# Exercise instructions
Using the data below, return the stretch from the line that contains "obj.parent = empty" through the line that contains "HEAD_COLUMNS_PER_SIDE = 54", both included, exactly as it stands and nothing beyond it.

# Given records

::::

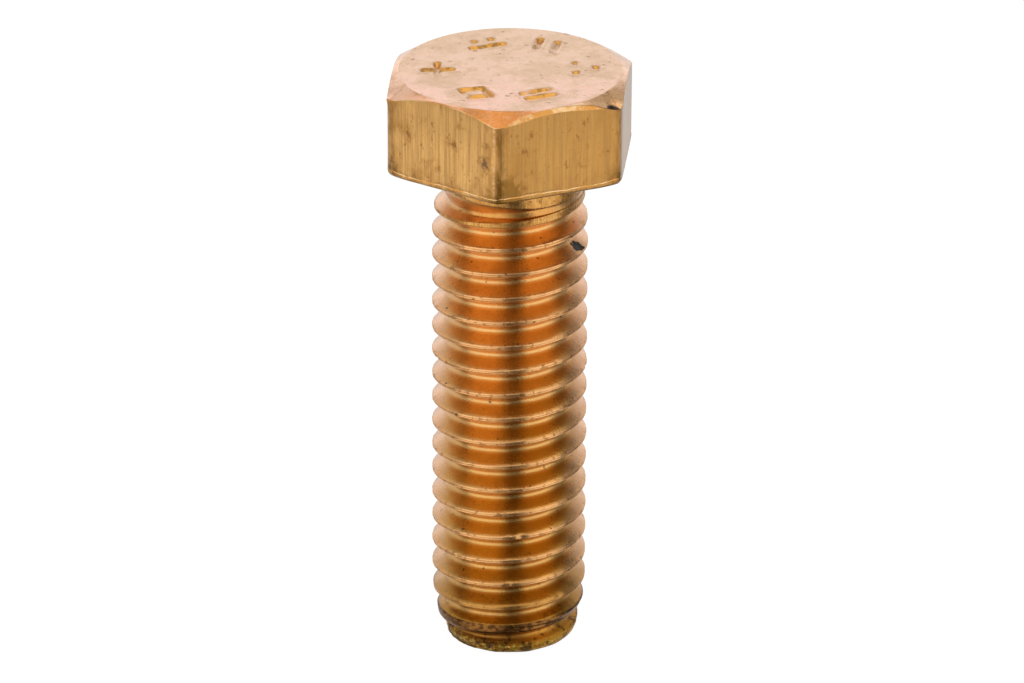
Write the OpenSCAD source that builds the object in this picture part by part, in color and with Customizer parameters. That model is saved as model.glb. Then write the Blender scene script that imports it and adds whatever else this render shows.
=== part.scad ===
// Hex head bolt in silicon bronze, 3/8-16 UNC x 1-1/4 in, threaded right up to the head.
//
// The frame: the origin is the centre of the bearing face under the head. +Z runs up
// through the head, and the shank hangs down along -Z. Two flats of the head face +X and
// -X, so two of its corners point along +Y and -Y. All sizes are in millimetres.
//
// A bolt is forged and rolled from one length of bar, so it is one piece of metal.

/* [Head] */
// Distance between two opposite flats of the head
across_flats = 14.15; // [13.8:0.05:14.5]
// Distance between two opposite corners, measured over the blunted corner edges
across_corners = 16.1; // [15.6:0.05:16.3]
// Height of the head above its bearing face
head_height = 5.75; // [4.5:0.05:7]
// Diameter of the flat round face on top of the head
top_face_d = 13.5; // [12:0.05:14]
// Slope of the top chamfer, measured from the top face, in degrees
chamfer_slope = 34.5; // [25:0.5:40]
// Size of the small bevel round the bottom of the corners
corner_bevel = 0.25; // [0.1:0.05:0.6]
// Radius of the fillet between the bearing face and the neck
fillet_r = 0.5; // [0.3:0.05:0.6]

/* [Thread] */
// Length of the shank from the bearing face to the tip
shank_length = 31.6; // [18.9:3.175:44.3]
// Diameter over the thread's crests
major_d = 9.49; // [9.3:0.01:9.6]
// Distance from one crest to the next, 16 threads to the inch
pitch = 1.5875; // [1.4:0.0125:1.6]
// Width of the flat left on a crest
crest_flat = 0.2; // [0.12:0.01:0.3]
// Radius of the rounded root
root_r = 0.22; // [0.15:0.01:0.26]

/* [Run-out under the head] */
// Diameter of the plain neck that the groove runs out into
neck_d = 9.04; // [8.8:0.02:9.2]
// Depth below the bearing face at which the groove begins
groove_start = 1.62; // [1.2:0.02:3]
// Direction in which the groove begins, anticlockwise from +X seen from above, in degrees
groove_start_angle = 340; // [0:5:355]
// Turns that the groove takes to reach its full depth
runout_turns = 0.45; // [0.3:0.05:1.2]
// Turns over which the crests rise from the neck to their full height
swell_turns = 1.9; // [0.5:0.1:2.5]
// Extra width of the groove's upper side in its first turn, where it opens out of the neck
lead_in_width = 0.65; // [0:0.05:0.65]
// How far below its helix the groove begins
start_drop = 0.26; // [0:0.02:0.26]

/* [Tip] */
// Diameter of the flat face at the tip
tip_face_d = 7.4; // [6.6:0.1:7.6]
// Diameter at the shoulder where the tip's steep bevel ends
tip_shoulder_d = 8.3; // [7.9:0.1:8.8]
// Length of the shallow taper that lowers the last crests
tip_taper = 2.3; // [1:0.1:3]

/* [Hidden] */

flank_angle = 30;            // a unified thread's flanks stand 60 degrees apart
flat_facets = 6;             // sides of the head
round_facets = 96;           // facets of a true circle, cone or torus when it is drawn
turn_steps = 40;             // facets of the thread in one turn

// Depth of the groove at the edges of its rounded root, and at the root's lowest line.
// The root's arc meets both flanks without a corner.
root_edge = root_r * cos(flank_angle);
flank_depth = (pitch - crest_flat - 2 * root_edge) / 2 / tan(flank_angle);
root_drop = root_r * (1 - sin(flank_angle));

// Radius of the metal at the edges of the rounded root, where the thread has its full form.
full_bed_r = major_d / 2 - flank_depth;

// Turns at which the extra width of the groove's upper side is reached, begins to shrink
// and has gone again.
lead_in_full = 0.4;
lead_in_shrinks = 0.5;
lead_in_gone = 1;

// Turns at which the groove begins to rise to its helix, and has reached it.
drop_shrinks = 0.3;
drop_gone = 0.65;

// The thread's strip is longer than the shank: it starts inside the head and ends below
// the tip, where the envelope of the tip cuts it off.
strip_above = 1.25 * pitch;
strip_below = 1.5 * pitch;
first_step = -ceil(turn_steps * (groove_start + strip_above) / pitch);
last_step = ceil(turn_steps * (shank_length - groove_start + strip_below) / pitch);

// A smooth rise from 0 to 1 while t goes from 0 to 1, and level outside that.
function ease(t) = let (c = max(0, min(1, t))) c * c * (3 - 2 * c);

// How far the groove has been pressed in at a step along the helix, from 0 to 1.
function pressed(step) = ease(step / (turn_steps * runout_turns));

// Radius of the metal between the grooves, which swells from the neck to the full crests.
function crest_r(step) =
    (neck_d + (major_d - neck_d) * ease(step / (turn_steps * swell_turns))) / 2;

// Extra width of the groove's upper side at a step along the helix.
function lead_in(step) =
    let (turns = step / turn_steps)
    lead_in_width
        * ease(turns / lead_in_full)
        * ease((lead_in_gone - turns) / (lead_in_gone - lead_in_shrinks));

// How far the groove lies below its helix at a step.
function drop(step) =
    start_drop * ease((drop_gone - step / turn_steps) / (drop_gone - drop_shrinks));

// The groove's section at one step: five points from its upper edge to its lower edge,
// each the height above the groove's centre line and the distance from the bolt's axis.
function groove_section(step) =
    let (
        bed_r = neck_d / 2 - (neck_d / 2 - full_bed_r) * pressed(step),
        half_width = root_edge + (crest_r(step) - bed_r) * tan(flank_angle),
        half_turn = turn_steps / 2
    )
    [
        [half_width + lead_in(step), crest_r(step - half_turn)],
        [root_edge, bed_r],
        [0, bed_r - root_drop * pressed(step)],
        [-root_edge, bed_r],
        [-half_width, crest_r(step + half_turn)]
    ];

// A point of the section, turned to its place on the right-hand helix.
function on_helix(step, point) =
    let (
        angle = groove_start_angle - 360 * step / turn_steps,
        height = -groove_start - pitch * step / turn_steps - drop(step)
    )
    [point[1] * cos(angle), point[1] * sin(angle), height + point[0]];

// The hexagon of the head, with two of its flats facing +X and -X.
module hexagon() {
    rotate(90) circle(d = across_flats / cos(180 / flat_facets), $fn = flat_facets);
}

// The head as it would be turned on a lathe: the top chamfer, the blunted corners and
// the bevel round the bottom.
module head_turning() {
    corner_r = across_corners / 2;
    top_r = top_face_d / 2;
    chamfer_drop = (corner_r - top_r) * tan(chamfer_slope);
    rotate_extrude($fn = round_facets)
        polygon([
            [0, 0],
            [corner_r - corner_bevel, 0],
            [corner_r, corner_bevel],
            [corner_r, head_height - chamfer_drop],
            [top_r, head_height],
            [0, head_height]
        ]);
}

module head() {
    intersection() {
        linear_extrude(head_height) hexagon();
        head_turning();
    }
}

// The concave fillet under the head. Its arc is set a little into the neck, so that the
// two surfaces cross at an angle.
module neck_fillet() {
    bite = 0.05;
    arc_centre_r = neck_d / 2 - bite + fillet_r;
    inner_r = neck_d / 2 - fillet_r;
    overlap = 0.5;
    rotate_extrude($fn = round_facets)
        difference() {
            translate([inner_r, -fillet_r]) square([arc_centre_r - inner_r, fillet_r + overlap]);
            translate([arc_centre_r, -fillet_r]) circle(fillet_r, $fn = round_facets);
        }
}

// The threaded bar as one closed strip wound along the helix. The lower edge of each
// groove and the upper edge of the groove one turn further on bound the crest.
module threaded_bar() {
    rows = 5;
    closing_step = last_step - turn_steps;
    points = [
        for (step = [first_step : last_step])
            for (point = groove_section(step)) on_helix(step, point)
    ];
    top_centre = [0, 0, -groove_start - pitch * (first_step / turn_steps + 0.5)];
    tip_centre = [0, 0, -groove_start - pitch * (last_step / turn_steps - 0.5)];
    top_index = len(points);
    tip_index = top_index + 1;

    // Number of a point. The row after a groove's last is the next groove's first.
    function index(step, row) =
        row < rows ? (step - first_step) * rows + row : index(step + turn_steps, 0);

    // The loop of points round the end of the bar that starts at a step.
    function end_loop(start) = [
        for (step = [start : start + turn_steps]) index(step, 0),
        for (row = [rows - 1 : -1 : 1]) index(start, row)
    ];
    top_loop = end_loop(first_step);
    tip_loop = end_loop(closing_step);
    loop_size = len(top_loop);

    skin = [
        for (step = [first_step : closing_step - 1])
            for (row = [0 : rows - 1])
                for (face = [
                    [index(step, row), index(step + 1, row + 1), index(step + 1, row)],
                    [index(step, row), index(step, row + 1), index(step + 1, row + 1)]
                ]) face
    ];
    top_cap = [
        for (k = [0 : loop_size - 1]) [top_index, top_loop[k], top_loop[(k + 1) % loop_size]]
    ];
    tip_cap = [
        for (k = [0 : loop_size - 1]) [tip_index, tip_loop[(k + 1) % loop_size], tip_loop[k]]
    ];
    polyhedron(
        points = concat(points, [top_centre, tip_centre]),
        faces = concat(skin, top_cap, tip_cap),
        convexity = 10
    );
}

// What the tip's bevels leave: everything inside this shape stays.
module tip_envelope() {
    clear_r = major_d;
    shoulder_z = -shank_length + (tip_shoulder_d - tip_face_d) / 2;
    taper_slope = (major_d - tip_shoulder_d) / 2 / tip_taper;
    taper_rise = (clear_r - tip_shoulder_d / 2) / taper_slope;
    clear_top = max(shoulder_z + taper_rise, 0) + 2 * pitch;
    rotate_extrude($fn = round_facets)
        polygon([
            [0, -shank_length],
            [tip_face_d / 2, -shank_length],
            [tip_shoulder_d / 2, shoulder_z],
            [clear_r, shoulder_z + taper_rise],
            [clear_r, clear_top],
            [0, clear_top]
        ]);
}

module hex_bolt() {
    color("peru")
        union() {
            head();
            neck_fillet();
            intersection() {
                threaded_bar();
                tip_envelope();
            }
        }
}

hex_bolt();
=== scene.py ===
"""A bronze hex head bolt in a white studio.

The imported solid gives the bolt's sizes and place. One closed mesh takes its place here: the
hexagonal head with its stamped marks, the neck, the thread as a true helix, and the tip.
Lengths are in millimetres until the mesh is made, and angles are in radians.
"""

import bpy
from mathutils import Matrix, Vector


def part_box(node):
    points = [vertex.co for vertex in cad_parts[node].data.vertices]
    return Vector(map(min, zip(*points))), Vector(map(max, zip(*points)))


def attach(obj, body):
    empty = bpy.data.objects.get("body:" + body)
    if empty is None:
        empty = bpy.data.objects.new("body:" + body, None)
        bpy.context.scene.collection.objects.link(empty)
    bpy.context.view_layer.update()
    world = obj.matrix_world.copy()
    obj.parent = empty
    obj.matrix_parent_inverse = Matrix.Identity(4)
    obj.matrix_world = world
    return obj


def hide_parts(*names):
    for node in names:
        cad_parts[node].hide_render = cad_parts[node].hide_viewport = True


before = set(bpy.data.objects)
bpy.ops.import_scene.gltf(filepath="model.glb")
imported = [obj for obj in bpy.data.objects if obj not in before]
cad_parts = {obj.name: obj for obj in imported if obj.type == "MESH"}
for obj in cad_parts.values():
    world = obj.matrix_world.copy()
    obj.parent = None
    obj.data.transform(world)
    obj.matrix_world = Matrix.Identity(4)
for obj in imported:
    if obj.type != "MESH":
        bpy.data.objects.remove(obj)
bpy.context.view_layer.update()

import math

import bmesh
import bpy
import numpy as np
from mathutils import Quaternion, Vector, noise

MM = 0.001

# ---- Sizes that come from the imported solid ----

NODE = "hex_bolt"
lowest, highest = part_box(NODE)
ACROSS_FLATS = (highest[0] - lowest[0]) / MM
ACROSS_CORNERS = (highest[1] - lowest[1]) / MM
HEAD_HEIGHT = highest[2] / MM
SHANK_LENGTH = -lowest[2] / MM

# ---- The head ----

TOP_R = 6.75                          # the flat round face on top
TOP_LEAN = 0.2                        # how far the top face leans down to the front
TOP_EDGE_DROP = 0.03                  # rounding of the top face's edge
CHAMFER = math.radians(34.5)          # slope of the chamfer from the top face
SIDE_INSET = 0.014                    # how far the sides lie inside the solid
BOTTOM_ROUND = 0.22                   # radius of the lower edge along a flat
CORNER_ROUND = 0.12                   # how much that radius grows at a corner
FILLET = 0.5                          # radius under the head
WORN_LIP = 0.26                       # width of the worn bevel at the front right
EDGE_HIGHLIGHT_WIDTH = 0.25                    # width of the painted highlight by the front corner, in degrees
HEAD_COLUMNS_PER_SIDE = 54

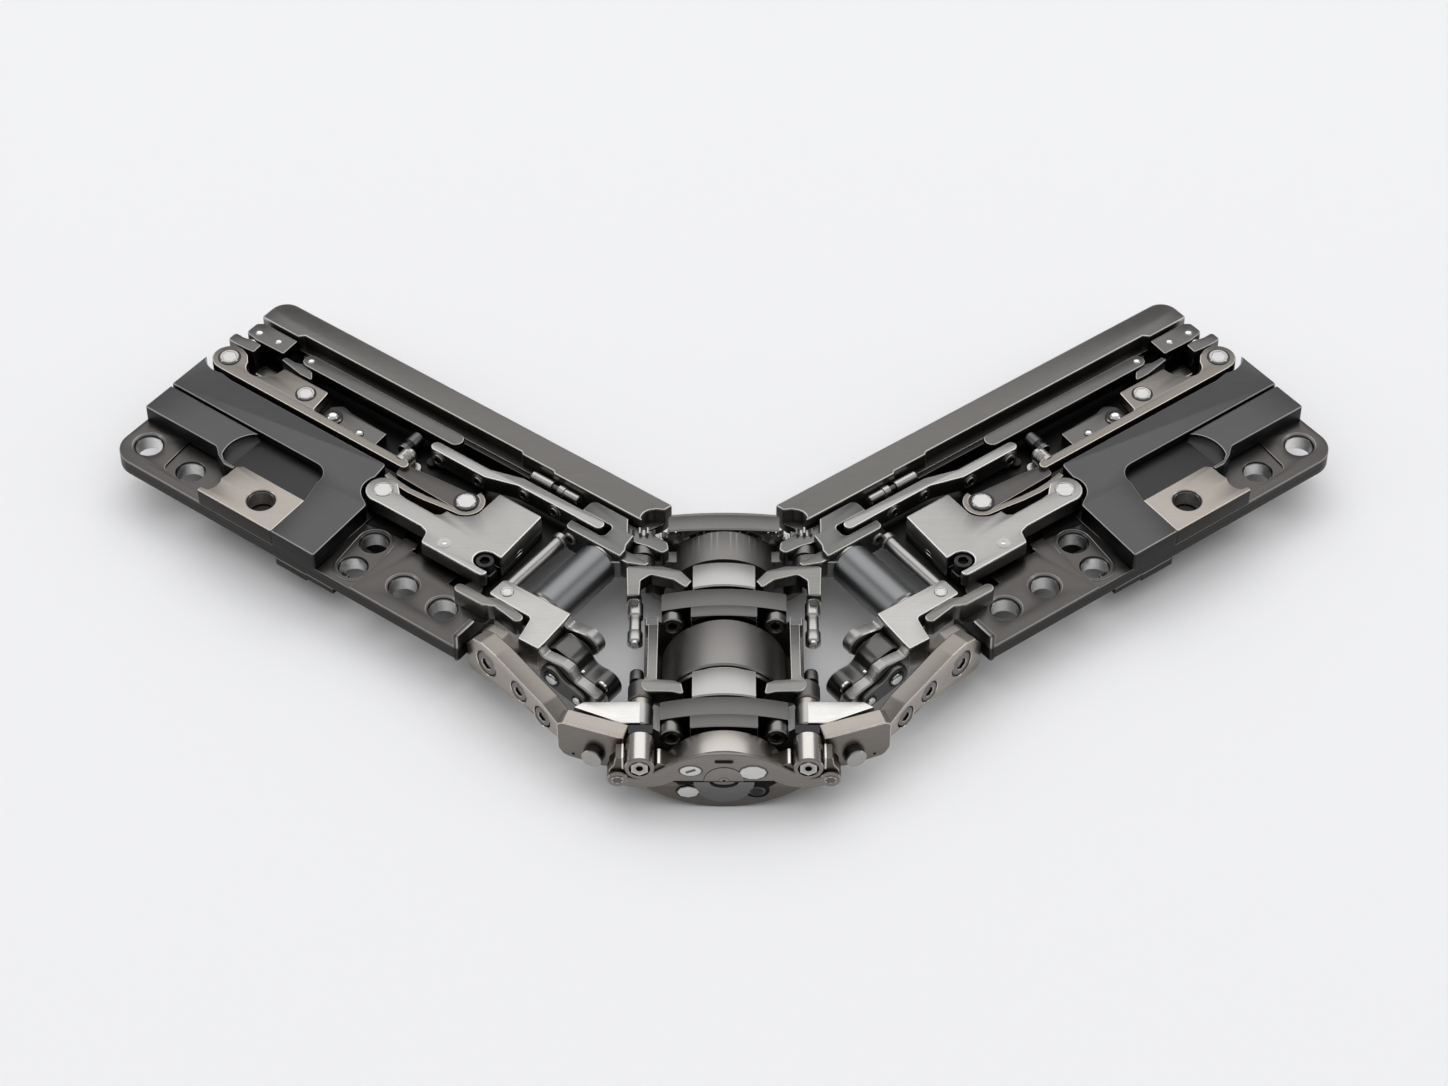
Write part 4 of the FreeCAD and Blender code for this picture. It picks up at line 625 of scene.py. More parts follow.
def mounting_pad():
    """Bronze pad with a scooped outer end and a countersunk hole."""
    line = outline([(31.8, -1.88, 0.1), (37.6, -1.88, 0.08), (37.6, -1.58, 0.05), arc((37.84, -0.88), 0.94, 222, 142, 10),
                    (37.03, 0.1), (37.03, 0.95, 0.12), (36.7, 1.24, 0.2), (31.9, 1.24, 0.06)])
    # The pad's walls are painted near black, painted shade, and its bevels a lighter bronze, painted highlight.
    return [plate(line, PLATE_TOP, PAD_TOP, "pad_bronze", "bronze_edge_painted_highlight", 0.05, 0,
                  [(circle((33.95, -0.3), HOLE_R + 0.08), 0.04, None)], side="plate_side_painted_shade"),
            hole_ring((33.95, -0.3), HOLE_R - 0.02, PLATE_TOP + 0.1, PAD_TOP - 0.02, 0.1)]


def edge_rail():
    """Long rail with a scooped inner end; the near side steps back over the long bar."""
    scoop = arc((14.45, 12.3), 0.72, 55, -50, 8)
    line = outline([(14.95, 11.75, 0.1), (21.5, 11.75), (21.65, 11.9, 0.05), (24.0, 11.9), (24.2, 12.05, 0.05),
                    (41.3, 12.05), (41.6, 11.75, 0.05), (44.6, 11.75, 0.2), (44.6, 13.86, 1.1), (14.2, 13.86, 0.12),
                    (14.35, 13.25, 0.2), (14.82, 13.0, 0.1), scoop], 8)
    low = outline([(14.95, 11.75, 0.1), (44.6, 11.75, 0.2), (44.6, 13.86, 1.1), (14.3, 13.86, 0.2), (14.4, 13.0)], 8)
    # The rail's walls are a lighter copy of its top, painted light, and its bevels a lighter grey, painted highlight.
    return [plate(line, FLOOR_TOP + 0.6, RAIL_TOP, "rail_dark", "edge_bright", 0.1, side="rail_side_painted_light"),
            plate(low, FLOOR_TOP, FLOOR_TOP + 0.62, "rail_dark", "edge_bright", 0.02)]


def long_lever():
    """Lever: ring and tab with a round cut between them, and a slim tail with a line along it."""
    line = outline([(28.9, 6.8, 0.3), (43.5, 6.8), arc(RING_A, RING_R, -88, 105, 18),
                    (43.05, 8.72, 0.25), arc((41.72, 8.42), 0.88, -12, -160, 14), (40.52, 8.35, 0.1),
                    (40.4, 9.12, 0.12), (36.85, 9.12, 0.2), (36.6, 7.4, 0.2), (28.9, 7.4, 0.3)], 6)
    groove = outline([(36.7, 7.47), (41.5, 7.47), (41.5, 7.51), (36.7, 7.51)])
    return [plate(line, LEVER_LOW, LEVER_TOP, "lever_bronze", "bronze_edge_painted_highlight", 0.06),
            plate(groove, LEVER_TOP - 0.1, LEVER_TOP + 0.004, "edge_dark", edge=0.004)]


def slide_links():
    """Toggle block, hook, small bent link and long bar."""
    toggle = outline([(41.38, 10.1, 0.1), (43.4, 10.05, 0.3), (44.5, 10.2, 0.3), (44.5, 11.2, 0.3), (44.1, 11.5, 0.3),
                      (41.43, 11.48, 0.1)])
    hook = outline([(42.93, 9.13, 0.08), (43.7, 9.05, 0.3), (44.98, 9.05, 0.2), (44.98, 9.8, 0.2), (44.3, 9.78, 0.3),
                    (43.6, 9.92, 0.3), (42.98, 9.88, 0.08)])
    link = outline([(41.2, 9.72, 0.1), (41.1, 10.05, 0.1), (40.35, 10.02, 0.2), (39.9, 10.18, 0.25), (38.95, 9.98, 0.3),
                    (38.45, 9.42, 0.1), (39.4, 9.4, 0.2), (40.0, 9.5, 0.2), (40.7, 9.62, 0.1)])
    # The toggle's and the bar's walls are painted black, painted shade; the bevels are a lighter grey, painted
    # highlight.
    return [plate(toggle, LEVER_LOW, LEVER_TOP, "gunmetal", "edge_bright", 0.05, side="black"),
            plate(hook, LEVER_LOW - 0.2, LEVER_TOP, "gunmetal", "edge_bright", 0.05),
            plate(link, LEVER_LOW - 0.1, LEVER_TOP - 0.1, "gunmetal", "edge_bright", 0.05),
            plate(capsule(BAR_END, BAR_PIN, 0.5), LEVER_LOW, LEVER_TOP, "gunmetal", "edge_bright", 0.06, side="black")]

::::

# Response for this exercise
    obj.parent = empty
    obj.matrix_parent_inverse = Matrix.Identity(4)
    obj.matrix_world = world
    return obj


def hide_parts(*names):
    for node in names:
        cad_parts[node].hide_render = cad_parts[node].hide_viewport = True


before = set(bpy.data.objects)
bpy.ops.import_scene.gltf(filepath="model.glb")
imported = [obj for obj in bpy.data.objects if obj not in before]
cad_parts = {obj.name: obj for obj in imported if obj.type == "MESH"}
for obj in cad_parts.values():
    world = obj.matrix_world.copy()
    obj.parent = None
    obj.data.transform(world)
    obj.matrix_world = Matrix.Identity(4)
for obj in imported:
    if obj.type != "MESH":
        bpy.data.objects.remove(obj)
bpy.context.view_layer.update()

import math

import bmesh
import bpy
import numpy as np
from mathutils import Quaternion, Vector, noise

MM = 0.001

# ---- Sizes that come from the imported solid ----

NODE = "hex_bolt"
lowest, highest = part_box(NODE)
ACROSS_FLATS = (highest[0] - lowest[0]) / MM
ACROSS_CORNERS = (highest[1] - lowest[1]) / MM
HEAD_HEIGHT = highest[2] / MM
SHANK_LENGTH = -lowest[2] / MM

# ---- The head ----

TOP_R = 6.75                          # the flat round face on top
TOP_LEAN = 0.2                        # how far the top face leans down to the front
TOP_EDGE_DROP = 0.03                  # rounding of the top face's edge
CHAMFER = math.radians(34.5)          # slope of the chamfer from the top face
SIDE_INSET = 0.014                    # how far the sides lie inside the solid
BOTTOM_ROUND = 0.22                   # radius of the lower edge along a flat
CORNER_ROUND = 0.12                   # how much that radius grows at a corner
FILLET = 0.5                          # radius under the head
WORN_LIP = 0.26                       # width of the worn bevel at the front right
EDGE_HIGHLIGHT_WIDTH = 0.25                    # width of the painted highlight by the front corner, in degrees
HEAD_COLUMNS_PER_SIDE = 54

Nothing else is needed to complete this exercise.